Raw data
........

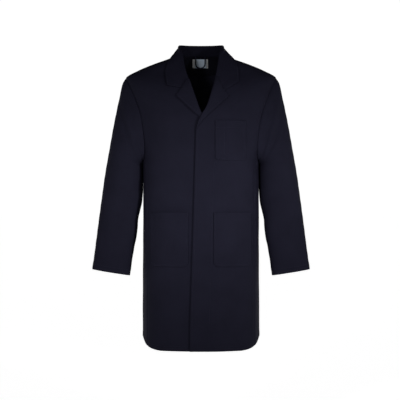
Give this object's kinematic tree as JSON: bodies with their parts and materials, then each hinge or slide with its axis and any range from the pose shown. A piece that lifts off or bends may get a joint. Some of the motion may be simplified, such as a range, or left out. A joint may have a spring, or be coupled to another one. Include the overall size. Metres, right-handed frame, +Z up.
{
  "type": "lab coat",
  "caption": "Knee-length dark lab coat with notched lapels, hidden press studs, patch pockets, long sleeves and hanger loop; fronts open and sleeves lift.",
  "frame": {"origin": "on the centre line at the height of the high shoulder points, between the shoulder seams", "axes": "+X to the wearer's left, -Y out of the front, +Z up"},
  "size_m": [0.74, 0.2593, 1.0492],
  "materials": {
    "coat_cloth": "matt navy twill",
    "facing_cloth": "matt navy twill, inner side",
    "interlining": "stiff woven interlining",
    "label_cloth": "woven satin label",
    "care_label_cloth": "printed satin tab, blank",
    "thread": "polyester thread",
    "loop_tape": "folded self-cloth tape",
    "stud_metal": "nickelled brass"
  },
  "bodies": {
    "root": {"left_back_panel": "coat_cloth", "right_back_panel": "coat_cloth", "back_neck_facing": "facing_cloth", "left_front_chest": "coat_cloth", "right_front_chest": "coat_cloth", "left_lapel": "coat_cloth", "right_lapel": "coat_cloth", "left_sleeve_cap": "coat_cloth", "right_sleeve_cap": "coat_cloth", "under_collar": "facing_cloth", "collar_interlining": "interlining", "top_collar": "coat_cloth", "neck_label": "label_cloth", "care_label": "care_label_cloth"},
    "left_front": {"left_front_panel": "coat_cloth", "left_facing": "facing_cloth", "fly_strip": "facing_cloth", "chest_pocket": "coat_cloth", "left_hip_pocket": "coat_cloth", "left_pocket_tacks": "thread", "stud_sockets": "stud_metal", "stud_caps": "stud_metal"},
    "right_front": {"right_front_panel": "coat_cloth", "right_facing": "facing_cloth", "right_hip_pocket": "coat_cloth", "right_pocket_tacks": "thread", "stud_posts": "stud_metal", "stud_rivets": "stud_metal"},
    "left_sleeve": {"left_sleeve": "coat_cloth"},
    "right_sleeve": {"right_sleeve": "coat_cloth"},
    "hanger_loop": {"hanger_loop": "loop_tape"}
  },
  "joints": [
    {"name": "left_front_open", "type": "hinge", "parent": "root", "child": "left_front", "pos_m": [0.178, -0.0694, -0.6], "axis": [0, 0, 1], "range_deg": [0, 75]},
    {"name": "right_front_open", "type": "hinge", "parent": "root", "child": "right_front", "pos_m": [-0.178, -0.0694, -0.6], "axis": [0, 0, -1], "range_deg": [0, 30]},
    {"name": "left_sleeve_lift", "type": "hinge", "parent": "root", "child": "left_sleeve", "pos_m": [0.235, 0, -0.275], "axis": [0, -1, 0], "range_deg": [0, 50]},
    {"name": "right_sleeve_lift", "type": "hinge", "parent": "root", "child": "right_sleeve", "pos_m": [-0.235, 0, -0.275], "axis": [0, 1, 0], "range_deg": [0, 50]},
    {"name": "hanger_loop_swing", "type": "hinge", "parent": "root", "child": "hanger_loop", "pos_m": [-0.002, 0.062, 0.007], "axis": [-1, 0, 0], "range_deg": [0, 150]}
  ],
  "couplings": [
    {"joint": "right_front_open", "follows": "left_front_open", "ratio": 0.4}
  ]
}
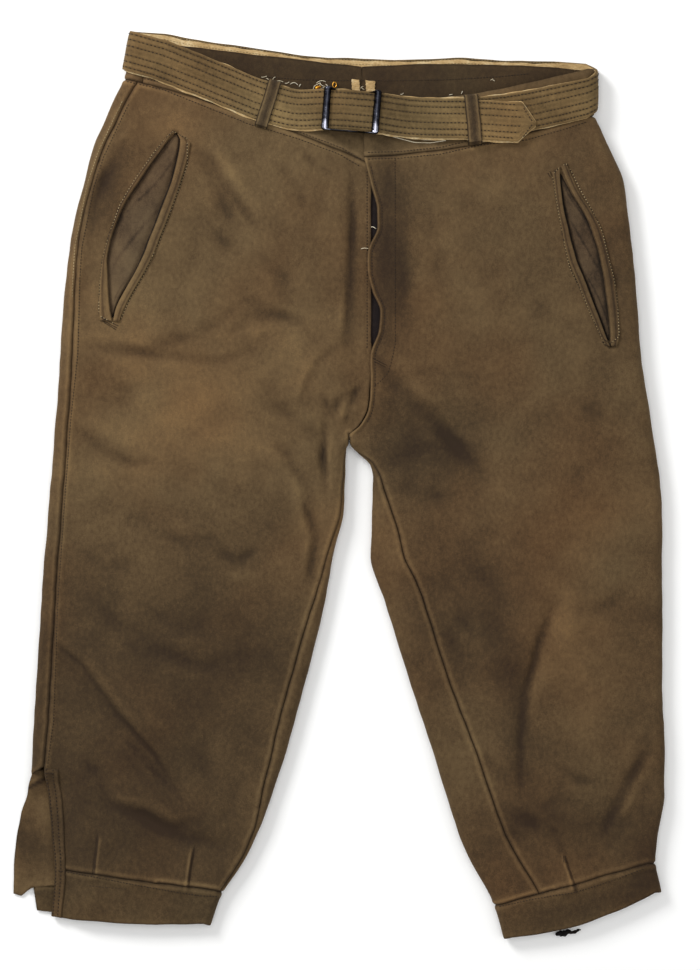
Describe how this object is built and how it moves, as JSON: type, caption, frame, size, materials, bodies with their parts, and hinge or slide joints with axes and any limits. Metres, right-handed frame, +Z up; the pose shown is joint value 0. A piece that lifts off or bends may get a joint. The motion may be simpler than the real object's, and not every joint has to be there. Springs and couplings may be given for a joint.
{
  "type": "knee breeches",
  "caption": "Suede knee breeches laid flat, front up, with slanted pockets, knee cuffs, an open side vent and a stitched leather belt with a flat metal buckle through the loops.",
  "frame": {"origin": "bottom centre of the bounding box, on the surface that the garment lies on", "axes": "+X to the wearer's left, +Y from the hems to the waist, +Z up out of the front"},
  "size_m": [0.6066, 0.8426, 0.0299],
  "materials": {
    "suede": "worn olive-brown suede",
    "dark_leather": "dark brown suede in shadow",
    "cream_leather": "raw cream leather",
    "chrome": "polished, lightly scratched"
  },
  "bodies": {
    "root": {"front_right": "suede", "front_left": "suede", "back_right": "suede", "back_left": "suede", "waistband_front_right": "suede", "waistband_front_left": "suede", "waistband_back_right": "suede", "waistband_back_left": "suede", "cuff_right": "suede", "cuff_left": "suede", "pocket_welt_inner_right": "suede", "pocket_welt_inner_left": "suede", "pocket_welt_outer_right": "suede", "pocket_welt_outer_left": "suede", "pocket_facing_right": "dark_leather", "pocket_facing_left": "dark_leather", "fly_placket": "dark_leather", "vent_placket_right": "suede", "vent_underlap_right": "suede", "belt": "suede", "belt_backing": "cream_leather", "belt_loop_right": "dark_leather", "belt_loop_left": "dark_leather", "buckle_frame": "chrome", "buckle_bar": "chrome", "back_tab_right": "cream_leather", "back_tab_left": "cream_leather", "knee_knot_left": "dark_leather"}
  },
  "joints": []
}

........

Exercise instructions
Print the records above exactly as they appear.

Complete answer
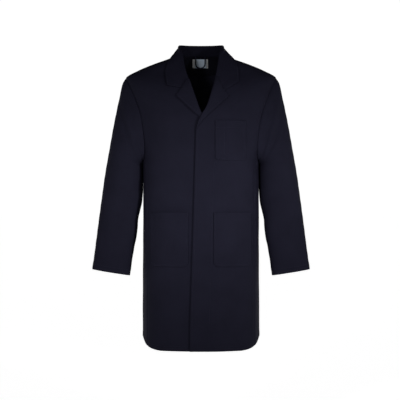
Give this object's kinematic tree as JSON: bodies with their parts and materials, then each hinge or slide with its axis and any range from the pose shown. A piece that lifts off or bends may get a joint. Some of the motion may be simplified, such as a range, or left out. A joint may have a spring, or be coupled to another one. Include the overall size. Metres, right-handed frame, +Z up.
{
  "type": "lab coat",
  "caption": "Knee-length dark lab coat with notched lapels, hidden press studs, patch pockets, long sleeves and hanger loop; fronts open and sleeves lift.",
  "frame": {"origin": "on the centre line at the height of the high shoulder points, between the shoulder seams", "axes": "+X to the wearer's left, -Y out of the front, +Z up"},
  "size_m": [0.74, 0.2593, 1.0492],
  "materials": {
    "coat_cloth": "matt navy twill",
    "facing_cloth": "matt navy twill, inner side",
    "interlining": "stiff woven interlining",
    "label_cloth": "woven satin label",
    "care_label_cloth": "printed satin tab, blank",
    "thread": "polyester thread",
    "loop_tape": "folded self-cloth tape",
    "stud_metal": "nickelled brass"
  },
  "bodies": {
    "root": {"left_back_panel": "coat_cloth", "right_back_panel": "coat_cloth", "back_neck_facing": "facing_cloth", "left_front_chest": "coat_cloth", "right_front_chest": "coat_cloth", "left_lapel": "coat_cloth", "right_lapel": "coat_cloth", "left_sleeve_cap": "coat_cloth", "right_sleeve_cap": "coat_cloth", "under_collar": "facing_cloth", "collar_interlining": "interlining", "top_collar": "coat_cloth", "neck_label": "label_cloth", "care_label": "care_label_cloth"},
    "left_front": {"left_front_panel": "coat_cloth", "left_facing": "facing_cloth", "fly_strip": "facing_cloth", "chest_pocket": "coat_cloth", "left_hip_pocket": "coat_cloth", "left_pocket_tacks": "thread", "stud_sockets": "stud_metal", "stud_caps": "stud_metal"},
    "right_front": {"right_front_panel": "coat_cloth", "right_facing": "facing_cloth", "right_hip_pocket": "coat_cloth", "right_pocket_tacks": "thread", "stud_posts": "stud_metal", "stud_rivets": "stud_metal"},
    "left_sleeve": {"left_sleeve": "coat_cloth"},
    "right_sleeve": {"right_sleeve": "coat_cloth"},
    "hanger_loop": {"hanger_loop": "loop_tape"}
  },
  "joints": [
    {"name": "left_front_open", "type": "hinge", "parent": "root", "child": "left_front", "pos_m": [0.178, -0.0694, -0.6], "axis": [0, 0, 1], "range_deg": [0, 75]},
    {"name": "right_front_open", "type": "hinge", "parent": "root", "child": "right_front", "pos_m": [-0.178, -0.0694, -0.6], "axis": [0, 0, -1], "range_deg": [0, 30]},
    {"name": "left_sleeve_lift", "type": "hinge", "parent": "root", "child": "left_sleeve", "pos_m": [0.235, 0, -0.275], "axis": [0, -1, 0], "range_deg": [0, 50]},
    {"name": "right_sleeve_lift", "type": "hinge", "parent": "root", "child": "right_sleeve", "pos_m": [-0.235, 0, -0.275], "axis": [0, 1, 0], "range_deg": [0, 50]},
    {"name": "hanger_loop_swing", "type": "hinge", "parent": "root", "child": "hanger_loop", "pos_m": [-0.002, 0.062, 0.007], "axis": [-1, 0, 0], "range_deg": [0, 150]}
  ],
  "couplings": [
    {"joint": "right_front_open", "follows": "left_front_open", "ratio": 0.4}
  ]
}
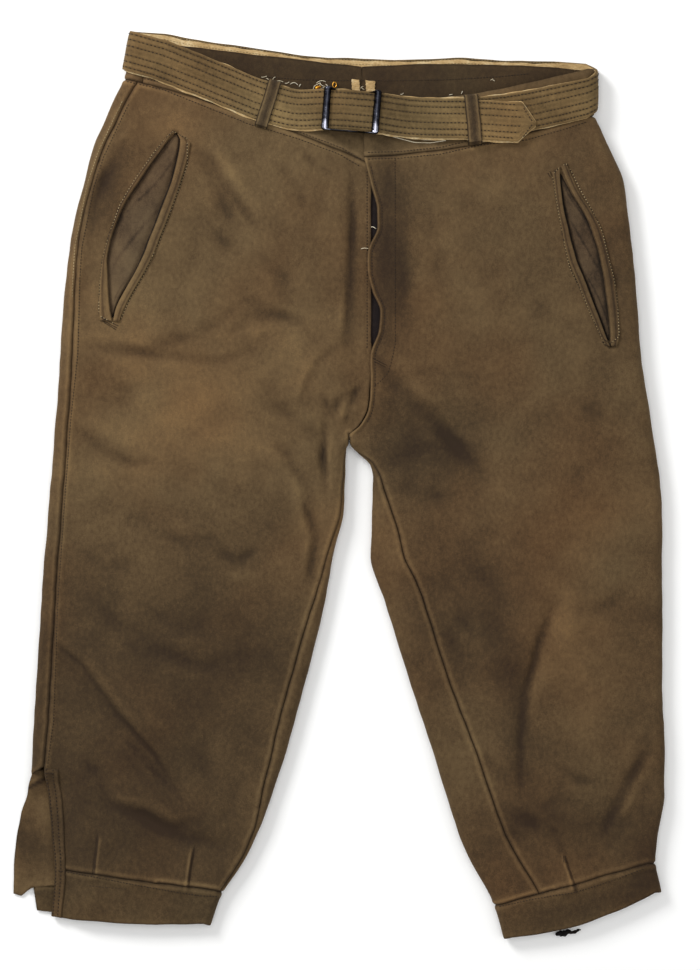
Describe how this object is built and how it moves, as JSON: type, caption, frame, size, materials, bodies with their parts, and hinge or slide joints with axes and any limits. Metres, right-handed frame, +Z up; the pose shown is joint value 0. A piece that lifts off or bends may get a joint. The motion may be simpler than the real object's, and not every joint has to be there. Springs and couplings may be given for a joint.
{
  "type": "knee breeches",
  "caption": "Suede knee breeches laid flat, front up, with slanted pockets, knee cuffs, an open side vent and a stitched leather belt with a flat metal buckle through the loops.",
  "frame": {"origin": "bottom centre of the bounding box, on the surface that the garment lies on", "axes": "+X to the wearer's left, +Y from the hems to the waist, +Z up out of the front"},
  "size_m": [0.6066, 0.8426, 0.0299],
  "materials": {
    "suede": "worn olive-brown suede",
    "dark_leather": "dark brown suede in shadow",
    "cream_leather": "raw cream leather",
    "chrome": "polished, lightly scratched"
  },
  "bodies": {
    "root": {"front_right": "suede", "front_left": "suede", "back_right": "suede", "back_left": "suede", "waistband_front_right": "suede", "waistband_front_left": "suede", "waistband_back_right": "suede", "waistband_back_left": "suede", "cuff_right": "suede", "cuff_left": "suede", "pocket_welt_inner_right": "suede", "pocket_welt_inner_left": "suede", "pocket_welt_outer_right": "suede", "pocket_welt_outer_left": "suede", "pocket_facing_right": "dark_leather", "pocket_facing_left": "dark_leather", "fly_placket": "dark_leather", "vent_placket_right": "suede", "vent_underlap_right": "suede", "belt": "suede", "belt_backing": "cream_leather", "belt_loop_right": "dark_leather", "belt_loop_left": "dark_leather", "buckle_frame": "chrome", "buckle_bar": "chrome", "back_tab_right": "cream_leather", "back_tab_left": "cream_leather", "knee_knot_left": "dark_leather"}
  },
  "joints": []
}